■ Problem to solve
Count how many lines of the data include "this". The answer is that number and nothing else.

(Object modeling scripts)
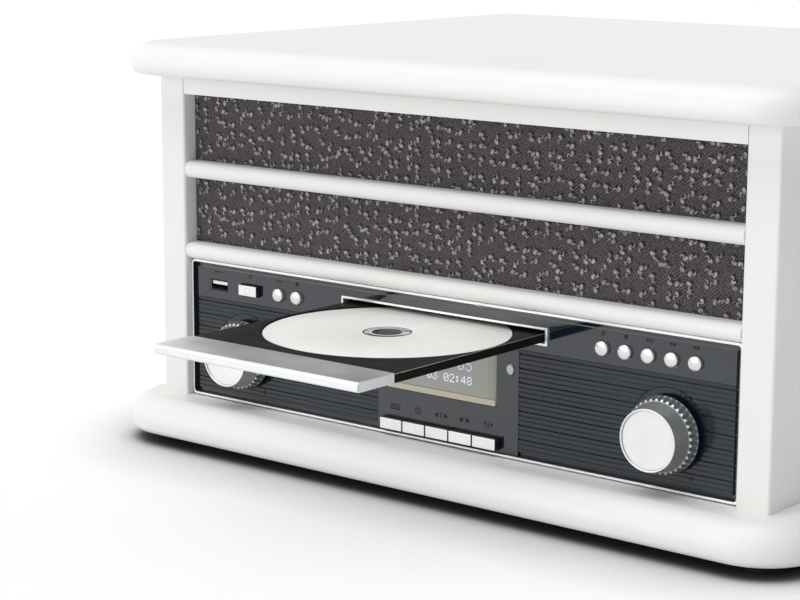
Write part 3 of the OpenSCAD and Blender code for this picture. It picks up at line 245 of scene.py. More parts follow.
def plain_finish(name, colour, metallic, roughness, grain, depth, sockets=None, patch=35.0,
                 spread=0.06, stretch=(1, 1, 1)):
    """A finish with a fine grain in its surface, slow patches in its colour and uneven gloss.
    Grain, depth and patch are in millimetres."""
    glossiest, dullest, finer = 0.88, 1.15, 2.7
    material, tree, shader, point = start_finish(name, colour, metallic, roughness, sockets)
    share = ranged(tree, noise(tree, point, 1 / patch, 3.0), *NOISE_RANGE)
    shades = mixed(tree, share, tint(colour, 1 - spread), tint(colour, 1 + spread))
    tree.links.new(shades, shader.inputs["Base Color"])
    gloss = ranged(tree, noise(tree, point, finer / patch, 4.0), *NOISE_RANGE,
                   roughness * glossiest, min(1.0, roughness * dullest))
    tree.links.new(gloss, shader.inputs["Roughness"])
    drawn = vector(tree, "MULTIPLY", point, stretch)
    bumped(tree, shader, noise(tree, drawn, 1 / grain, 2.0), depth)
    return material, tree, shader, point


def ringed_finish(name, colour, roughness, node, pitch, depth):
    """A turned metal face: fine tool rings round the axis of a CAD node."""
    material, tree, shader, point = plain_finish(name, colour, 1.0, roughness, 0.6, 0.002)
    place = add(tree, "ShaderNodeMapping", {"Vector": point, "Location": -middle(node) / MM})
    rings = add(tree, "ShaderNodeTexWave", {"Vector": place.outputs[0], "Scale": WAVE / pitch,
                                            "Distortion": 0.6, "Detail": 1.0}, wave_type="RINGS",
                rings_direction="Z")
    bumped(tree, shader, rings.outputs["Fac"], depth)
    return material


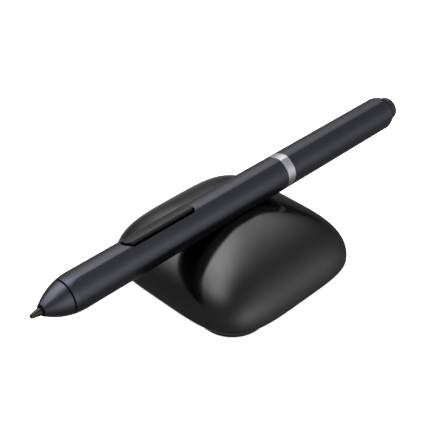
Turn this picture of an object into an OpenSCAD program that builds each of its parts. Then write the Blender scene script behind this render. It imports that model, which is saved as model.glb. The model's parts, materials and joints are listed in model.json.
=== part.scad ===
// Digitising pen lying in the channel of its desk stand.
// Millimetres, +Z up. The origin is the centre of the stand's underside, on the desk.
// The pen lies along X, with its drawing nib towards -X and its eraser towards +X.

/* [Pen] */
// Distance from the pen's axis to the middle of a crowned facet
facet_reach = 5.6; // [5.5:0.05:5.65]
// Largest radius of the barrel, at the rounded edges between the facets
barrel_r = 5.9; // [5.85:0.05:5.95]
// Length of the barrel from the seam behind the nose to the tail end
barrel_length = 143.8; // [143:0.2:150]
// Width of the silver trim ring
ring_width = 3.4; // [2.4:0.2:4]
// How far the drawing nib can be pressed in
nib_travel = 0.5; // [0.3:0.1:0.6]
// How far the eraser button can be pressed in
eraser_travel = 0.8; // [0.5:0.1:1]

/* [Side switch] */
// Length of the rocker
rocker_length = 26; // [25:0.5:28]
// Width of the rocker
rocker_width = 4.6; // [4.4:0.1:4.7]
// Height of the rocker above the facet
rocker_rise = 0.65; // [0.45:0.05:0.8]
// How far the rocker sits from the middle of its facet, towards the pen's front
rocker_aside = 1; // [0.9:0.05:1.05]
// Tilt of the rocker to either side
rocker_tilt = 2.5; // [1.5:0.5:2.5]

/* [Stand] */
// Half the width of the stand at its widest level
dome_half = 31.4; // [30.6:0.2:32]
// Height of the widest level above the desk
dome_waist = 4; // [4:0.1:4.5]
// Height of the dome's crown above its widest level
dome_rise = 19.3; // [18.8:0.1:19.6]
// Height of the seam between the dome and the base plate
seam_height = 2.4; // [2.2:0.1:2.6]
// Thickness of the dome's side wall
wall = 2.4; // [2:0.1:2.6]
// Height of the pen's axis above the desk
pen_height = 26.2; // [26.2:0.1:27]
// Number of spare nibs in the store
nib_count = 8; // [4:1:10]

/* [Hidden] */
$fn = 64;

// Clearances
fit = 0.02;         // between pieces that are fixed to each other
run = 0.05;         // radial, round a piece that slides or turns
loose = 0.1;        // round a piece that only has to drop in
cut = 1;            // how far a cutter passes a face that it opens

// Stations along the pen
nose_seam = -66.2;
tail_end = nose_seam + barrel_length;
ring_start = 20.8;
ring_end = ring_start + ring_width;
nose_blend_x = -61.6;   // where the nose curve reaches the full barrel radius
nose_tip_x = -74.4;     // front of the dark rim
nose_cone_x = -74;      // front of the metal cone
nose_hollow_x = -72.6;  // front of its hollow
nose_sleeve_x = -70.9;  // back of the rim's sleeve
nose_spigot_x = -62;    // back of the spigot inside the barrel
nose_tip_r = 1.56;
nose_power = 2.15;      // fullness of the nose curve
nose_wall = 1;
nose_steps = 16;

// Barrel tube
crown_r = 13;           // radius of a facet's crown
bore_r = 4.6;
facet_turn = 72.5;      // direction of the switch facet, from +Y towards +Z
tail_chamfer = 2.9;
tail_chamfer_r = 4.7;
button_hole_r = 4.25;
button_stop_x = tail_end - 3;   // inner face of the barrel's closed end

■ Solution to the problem
2